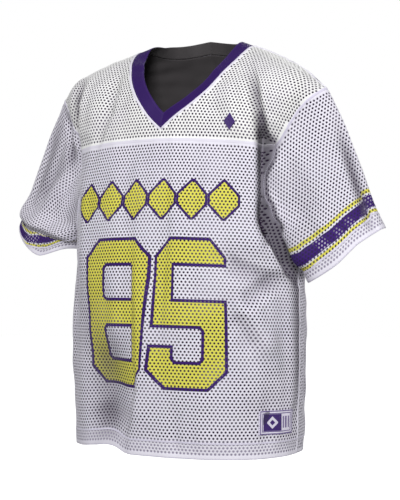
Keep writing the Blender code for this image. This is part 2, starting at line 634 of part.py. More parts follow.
def front_panel(name, rows, sleeves, necks, material):
    """The front between two seams: from hem to chest seam, or from chest seam to shoulders."""
    chart, parts = CHARTS["front"], []
    below_arm = rows < ARMPIT_V + CLOSE
    first_arm_row = np.searchsorted(ARMHOLE_ROWS, rows[~below_arm][0]) - (1 if below_arm.any() else 0)
    for sign, name_of_sleeve in ((1, "left"), (-1, "right")):
        p = front_columns(rows, name_of_sleeve)
        p[below_arm, -1] -= SEAM_GAP / 2
        v = np.repeat(rows[:, None], p.shape[1], axis=1)
        v[-1] = chart.raised(sign * p[-1], v[-1], -SEAM_GAP / 2)
        if rows[0] > 0:
            v[0] = chart.raised(sign * p[0], v[0], SEAM_GAP / 2)
        points, normals = chart.point(sign * p, v), chart.normal(sign * p, v)
        if rows[-1] == 2:
            normals[-1] = shoulder_normals(sign * p[-1])
            normals[1:, 0] = necks[sign].seam_normals[: necks[sign].front_count]
        seam = sleeves[name_of_sleeve].seam_of("front")[first_arm_row:]
        arm_rows = np.flatnonzero(rows >= ARMPIT_V - CLOSE)
        normals[arm_rows, -1] = seam[: len(arm_rows)]
        parts.append((points, normals, wall_at(v), sign < 0))
    return cloth_wall(name, parts, material)


def back_panel(sleeves, necks, material):
    """The back, in one piece from hem to shoulders."""
    chart, parts = CHARTS["back"], []
    rows = np.concatenate([LOW_ROWS[:-1], ARMHOLE_ROWS])
    for sign, name_of_sleeve in ((1, "left"), (-1, "right")):
        p = back_columns(rows)
        top = np.full(p.shape[1], 2.0)
        top[:BACK_NECK_COLUMNS] = neck_back_v(p[-1, :BACK_NECK_COLUMNS])
        v = np.where(rows[:, None] <= 1, rows[:, None], 1 + (rows[:, None] - 1) * (top - 1))
        p[rows < ARMPIT_V + CLOSE, -1] -= SEAM_GAP / 2
        seamed = np.arange(p.shape[1]) >= BACK_NECK_COLUMNS
        v[-1, seamed] = chart.raised(sign * p[-1, seamed], v[-1, seamed], -SEAM_GAP / 2)
        points, normals = chart.point(sign * p, v), chart.normal(sign * p, v)
        normals[-1, seamed] = shoulder_normals(sign * p[-1, seamed])
        normals[-1, : BACK_NECK_COLUMNS + 1] = necks[sign].seam_normals[: necks[sign].front_count - 2 : -1]
        normals[rows >= ARMPIT_V - CLOSE, -1] = sleeves[name_of_sleeve].seam_of("back")
        parts.append((points, normals, wall_at(v), sign > 0))
    return cloth_wall("back", parts, material)


def collar_band(necks, material):
    """The collar, mitred at the V's tip. Its halves share their points there and at the centre back."""
    bands = {sign: neck.band(COLLAR_ROWS) for sign, neck in necks.items()}
    for grids in zip(bands[1], bands[-1]):
        for end in (0, -1):
            shared = (grids[0][:, end] + grids[1][:, end]) / 2
            shared[:, 0] = 0
            grids[0][:, end] = grids[1][:, end] = shared
    parts = [(points, unit(normals), COLLAR_WALL, sign < 0) for sign, (points, normals) in bands.items()]
    return cloth_wall("collar_band", parts, material)


def hem_label(material):
    """A label sewn on the front, made from the front's points moved out."""
    chart = CHARTS["front"]
    half_height = LABEL_HEIGHT / (CHEST_SEAM_Z - HEM_Z) / 2
    p = LABEL_P + np.linspace(-0.5, 0.5, LABEL_COLUMNS + 1)[None] * LABEL_WIDTH
    v = LABEL_V + np.linspace(-1, 1, LABEL_ROWS + 1)[:, None] * half_height
    normals = chart.normal(p, v)
    points = chart.point(p, v) + normals * (SEAM_GAP + LABEL_WALL)
    return cloth_wall("hem_label", [(points, normals, LABEL_WALL, False)], material)


def main():
    for old in list(bpy.data.objects):
        bpy.data.objects.remove(old)
    sleeves = {name: Sleeve(name) for name in CUFFS}
    necks = {sign: NeckEdge(sign) for sign in (1, -1)}
    body_rows = np.concatenate([LOW_ROWS, ARM_ROWS[1:]])
    front_panel("front_body", body_rows, sleeves, necks, fabric("body_mesh", (0.86, 0.85, 0.88), 0.75))
    front_panel("front_yoke", CHEST_ROWS, sleeves, necks, fabric("yoke_mesh", (0.88, 0.88, 0.88), 0.72))
    back_panel(sleeves, necks, fabric("back_mesh", (0.86, 0.85, 0.88), 0.75))
    for name, sleeve in sleeves.items():
        sleeve.build(fabric("sleeve_mesh_" + name, (0.85, 0.84, 0.88), 0.75))
    collar_band(necks, fabric("collar_knit", (0.06, 0.02, 0.16), 0.55))
    hem_label(fabric("label_weave", (0.08, 0.03, 0.20), 0.60))


main()
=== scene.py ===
# A mesh lacrosse jersey in its worn, hollow form. Its front faces -Y, its left sleeve is at +X, and sizes are
# in metres. The cloth is a thin wall with a knitted net of open cells lying on it. The wall's dark colour is
# painted shade, seen through the holes and on its inside.
import math

import bpy
import numpy as np
from mathutils import Matrix


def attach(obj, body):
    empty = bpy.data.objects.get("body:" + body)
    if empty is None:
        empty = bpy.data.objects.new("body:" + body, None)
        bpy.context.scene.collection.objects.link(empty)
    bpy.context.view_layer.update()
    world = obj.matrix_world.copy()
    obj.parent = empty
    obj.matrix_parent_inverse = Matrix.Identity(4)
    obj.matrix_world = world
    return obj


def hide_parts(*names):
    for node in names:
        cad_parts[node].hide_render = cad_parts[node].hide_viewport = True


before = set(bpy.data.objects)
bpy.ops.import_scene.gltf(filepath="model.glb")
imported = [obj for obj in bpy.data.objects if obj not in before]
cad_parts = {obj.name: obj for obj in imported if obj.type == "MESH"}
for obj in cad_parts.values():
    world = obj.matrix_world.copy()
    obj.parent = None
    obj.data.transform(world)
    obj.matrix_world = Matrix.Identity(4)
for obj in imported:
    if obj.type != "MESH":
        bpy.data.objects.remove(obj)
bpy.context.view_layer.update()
print("jersey: frame loaded")

# sizes of the torso; a table's columns are read by name, one entry a row
body = {
    "hemZ": -0.743, "chestZ": -0.187, "chestDroop": 0.022, "halfGirth": 0.298, "roundness": 2.35,
    "packing": 0.12, "riseInward": 1.6, "lean": 0.020, "leanFromZ": -0.33, "leanToZ": -0.08,
    "riseNeckP": 0.11, "riseShoulderP": 0.26,
    "wall": 0.0016, "doubled": 0.0024, "doubledTall": 0.0265,  # the cloth, and the turned-up hem and cuffs
    "underNet": 0.0010,  # how far the wall's face lies under the net
    "unevenness": 0.0007,
}
sections = {
    "z": [-0.743, -0.640, -0.530, -0.420, -0.340, -0.260, -0.187],
    "halfWidth": [0.217, 0.221, 0.223, 0.223, 0.223, 0.224, 0.226],
    "front": [0.152, 0.152, 0.149, 0.142, 0.134, 0.122, 0.109],
    "back": [0.146, 0.145, 0.144, 0.142, 0.139, 0.134, 0.127],
    "centreY": [-0.030, -0.030, -0.030, -0.030, -0.030, -0.029, -0.028],
}
shoulderLine = {
    "x": [0.000, 0.060, 0.105, 0.145, 0.190, 0.235, 0.282, 0.320],
    "y": [0.000, 0.000, 0.000, -0.003, -0.009, -0.018, -0.025, -0.028],
    "z": [0.036, 0.018, -0.001, -0.016, -0.036, -0.062, -0.104, -0.152],
}
rises = {
    "front": {"atNeck": 1.50, "atShoulder": 0.85, "bulge": 0.030},
    "back": {"atNeck": 0.95, "atShoulder": 0.85, "bulge": 0.026},
}
armhole = {
    "v": [0.715, 0.727, 0.753, 0.810, 0.885, 0.970, 1.080, 1.300, 1.625, 1.850, 2.000],
    "front": [0.298, 0.268, 0.238, 0.220, 0.214, 0.224, 0.242, 0.268, 0.294, 0.305, 0.307],
    "back": [0.298, 0.276, 0.256, 0.244, 0.239, 0.243, 0.252, 0.272, 0.294, 0.305, 0.307],
}
neckFront = {
    "v": [1.075, 1.145, 1.240, 1.345, 1.470, 1.620, 1.850, 2.000],
    "left": [0.000, 0.022, 0.054, 0.079, 0.098, 0.112, 0.124, 0.127],
    "right": [0.000, 0.024, 0.047, 0.068, 0.087, 0.104, 0.123, 0.127],
}
neckBack = {"p": [0.000, 0.040, 0.080, 0.110, 0.127], "v": [1.700, 1.712, 1.760, 1.860, 2.000]}
# how far the hem is drawn up in front, next to the fold where it is set back
hemLift = {
    "p": [-0.240, -0.165, -0.125, -0.092, -0.072, -0.052, -0.035],
    "lift": [0.0000, 0.0040, 0.0090, 0.0125, 0.0095, 0.0020, 0.0000], "fadeV": 0.35,
}
armpitV, tipV, neckP = armhole["v"][0], neckFront["v"][0], neckBack["p"][-1]
bodyLength = body["chestZ"] - body["hemZ"]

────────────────

» **Directions**
Each line from the line containing "obj.matrix_world = world" through the line containing "bpy.data.objects.remove(obj)" is to be transcribed exactly, and no other line.

» **Reply**
    obj.matrix_world = world
    return obj


def hide_parts(*names):
    for node in names:
        cad_parts[node].hide_render = cad_parts[node].hide_viewport = True


before = set(bpy.data.objects)
bpy.ops.import_scene.gltf(filepath="model.glb")
imported = [obj for obj in bpy.data.objects if obj not in before]
cad_parts = {obj.name: obj for obj in imported if obj.type == "MESH"}
for obj in cad_parts.values():
    world = obj.matrix_world.copy()
    obj.parent = None
    obj.data.transform(world)
    obj.matrix_world = Matrix.Identity(4)
for obj in imported:
    if obj.type != "MESH":
        bpy.data.objects.remove(obj)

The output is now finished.